The Golden Way: The Hebrew Sonnet during the Renaissance and the Baroque

By Dvora Bregman
2006 | 298 + viii pp. | 3 ills. | Hardcover | 6 x 9 in | 978-0-86698-348-8 | MRTS 304
$45 | £37

This ground-breaking and much acclaimed study by Professor Dvora Bregman appeared in Hebrew in 1995. It follows the history of the Hebrew sonnet from its first appearance around 1300 in Italy — close to the time of the first sonnets in Italian — to its subsequent development throughout Europe and the Turkish Empire.

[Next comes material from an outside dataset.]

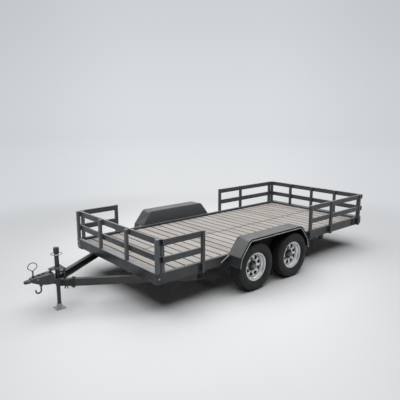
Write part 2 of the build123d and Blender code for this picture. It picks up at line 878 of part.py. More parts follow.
def make_fender():
    """A folded tandem fender with a back plate and a turned-down outer lip."""
    centre_x = front_x - axle_centre
    sheet = extrude(fender_band(fender_sheet), fender_width, dir=(0, 1, 0))
    lip = Pos(0, fender_width - fender_sheet, 0) * extrude(fender_band(fender_lip), fender_sheet,
                                                           dir=(0, 1, 0))
    outer = fender_line(0)
    back = extrude(make_face([*outer.edges(), *Line(outer @ 1, outer @ 0).edges()]),
                   fender_sheet, dir=(0, 1, 0))
    back &= block(-fender_end_half, fender_end_half, 0, fender_sheet,
                  frame_bottom + brace_margin, fender_top)
    return Pos(centre_x, half_width, 0) * (sheet + lip + back)


def make_brace(side):
    """A gusset between the side beam and one end of the fender."""
    x = front_x - axle_centre + side * (fender_fold_half - 2 * brace_thickness)
    root = half_width + fender_sheet
    outline = Polyline((x, root, frame_bottom + brace_margin), (x, root, brace_top),
                       (x, half_width + brace_reach, fender_fold_height - 4 * brace_margin),
                       close=True)
    return extrude(make_face(outline), brace_thickness, dir=(-side, 0, 0))


# Write every node -------------------------------------------------------------------

side_beam = make_side_beam()
save("side_beam_left", side_beam)
save("side_beam_right", mirror(side_beam, about=Plane.XZ))
save("front_beam", make_front_beam())
save("rear_beam", make_rear_beam())
save("cross_members", *make_cross_members())
save("deck_strips", *make_stringers())
save("deck_planks", *make_planks())

tongue = make_tongue()
save("tongue_left", tongue)
save("tongue_right", mirror(tongue, about=Plane.XZ))
save("coupler", make_coupler())
save("coupler_pin", make_coupler_pin())
save("safety_hook", make_safety_hook())
save("jack_plate", make_jack_plate())
save("jack_tube", make_jack_tube())
save("jack_ring", make_jack_ring())
save("jack_leg", make_jack_leg())
save("jack_foot", make_jack_foot())
save("jack_clamps", *both_sides(make_jack_clamp()))

save("front_posts", *make_front_posts())
save("front_rails", *crosswise_rails(front_rail_x - rail_thickness, front_rail_x, half_width))
save("side_posts", *make_side_posts())
save("side_rails", *make_side_rails())
save("rear_posts", *make_rear_posts())
save("rear_rails", *crosswise_rails(rear_rail_x, rear_rail_x + rail_thickness, rail_outer_y))

fender = make_fender()
save("fender_left", fender)
save("fender_right", mirror(fender, about=Plane.XZ))
braces = [shape for end in (-1, 1) for shape in both_sides(make_brace(end))]
save("fender_braces", *braces)

axle = make_axle()
spring = make_spring()
tyre = make_tyre()
rim = make_rim()
hub = make_hub()
springs = []
plates = []
for end, axle_x in axle_xs.items():
    save(f"axle_{end}", Pos(axle_x, 0, tyre_radius) * axle)
    springs += both_sides(Pos(axle_x, spring_y, 0) * spring)
    plates += both_sides(make_tie_plate(axle_x))
    left_wheel = Pos(axle_x, wheel_y, tyre_radius)
    for name, piece in (("tyre", tyre), ("rim", rim), ("hub", hub)):
        placed = left_wheel * piece
        save(f"{name}_{end}_left", placed)
        save(f"{name}_{end}_right", mirror(placed, about=Plane.XZ))
save("leaf_springs", *springs)
save("tie_plates", *plates)

hangers = [*both_sides(make_hanger(axle_xs["front"] + spring_half_length)),
           *both_sides(make_hanger(axle_xs["rear"] - spring_half_length)),
           *both_sides(make_centre_hanger(front_x - axle_centre))]
save("spring_hangers", *hangers)
save("equalisers", *both_sides(make_equaliser(front_x - axle_centre)))
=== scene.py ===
import json
import math

import bmesh
import bpy
from mathutils import Matrix, Vector, noise


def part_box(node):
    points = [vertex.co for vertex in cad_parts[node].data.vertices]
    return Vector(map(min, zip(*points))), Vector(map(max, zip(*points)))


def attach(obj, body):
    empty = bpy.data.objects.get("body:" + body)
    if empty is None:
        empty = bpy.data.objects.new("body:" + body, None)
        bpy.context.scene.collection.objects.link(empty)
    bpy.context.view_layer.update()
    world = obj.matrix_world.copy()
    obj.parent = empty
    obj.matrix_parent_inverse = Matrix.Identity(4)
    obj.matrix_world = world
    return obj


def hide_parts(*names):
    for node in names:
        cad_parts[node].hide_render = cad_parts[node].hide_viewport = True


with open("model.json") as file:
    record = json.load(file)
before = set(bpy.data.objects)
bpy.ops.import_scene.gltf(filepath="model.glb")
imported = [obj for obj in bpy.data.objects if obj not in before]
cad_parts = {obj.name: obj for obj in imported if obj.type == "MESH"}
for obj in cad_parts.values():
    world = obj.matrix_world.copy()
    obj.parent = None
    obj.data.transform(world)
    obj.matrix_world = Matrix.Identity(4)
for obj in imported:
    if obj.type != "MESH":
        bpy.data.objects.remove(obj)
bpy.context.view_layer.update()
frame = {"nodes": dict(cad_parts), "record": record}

nodes = frame["nodes"]

# A tandem-axle utility trailer: charcoal painted steel, weathered plank deck, silver
# wheels and radial tyres. Metres, +X towards the coupler, +Y to the left, +Z up.


# Node helpers --------------------------------


def feed(tree, socket, value):
    """Feed a socket from another node's output, or set it to a plain value."""
    if isinstance(value, bpy.types.NodeSocket):
        tree.links.new(value, socket)
    elif value is not None:
        socket.default_value = value


def feed_inputs(tree, node, **inputs):
    """Feed several of a node's sockets, given by name."""
    for name, value in inputs.items():
        feed(tree, node.inputs[name.replace("_", " ")], value)


def add_node(tree, kind, **settings):
    """A node of one kind, with its properties set and its sockets fed by name."""
    node = tree.nodes.new(kind)
    for name, value in settings.items():
        if hasattr(node, name):
            setattr(node, name, value)
        else:
            feed_inputs(tree, node, **{name: value})
    return node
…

Now translated into English, The Golden Way leads the reader into the fascinating and hitherto little known world of the Hebrew sonnet and the poets who cultivated it.

Reviews

The present volume contains a profusion of riches in content, form, and literary contexts, all derived from the study of this one small form, “whose weight is golden.” This definition of the Hebrew sonnet is found in the first theoretical Hebrew treatise on the sonnet written by Shmuel Archevolti, one of the pioneers of the sonnet’s renewal.
— Yoram Bronovsky, Ha-Aretz

The thorough analysis of the first four hundred years of Hebrew sonnet writing in The Golden Way makes available a large body of poetry, mostly unknown, that has long awaited systematic study. The origins, elaborations, and applications of the genre delineate an epoch of literary history, each example of which is now comprehensible as an expression of the thought, beliefs, social practices, and cross-cultural relations of particular authors and audiences. This book establishes communication between the historical sensibility and our own, an essential task of literary scholarship.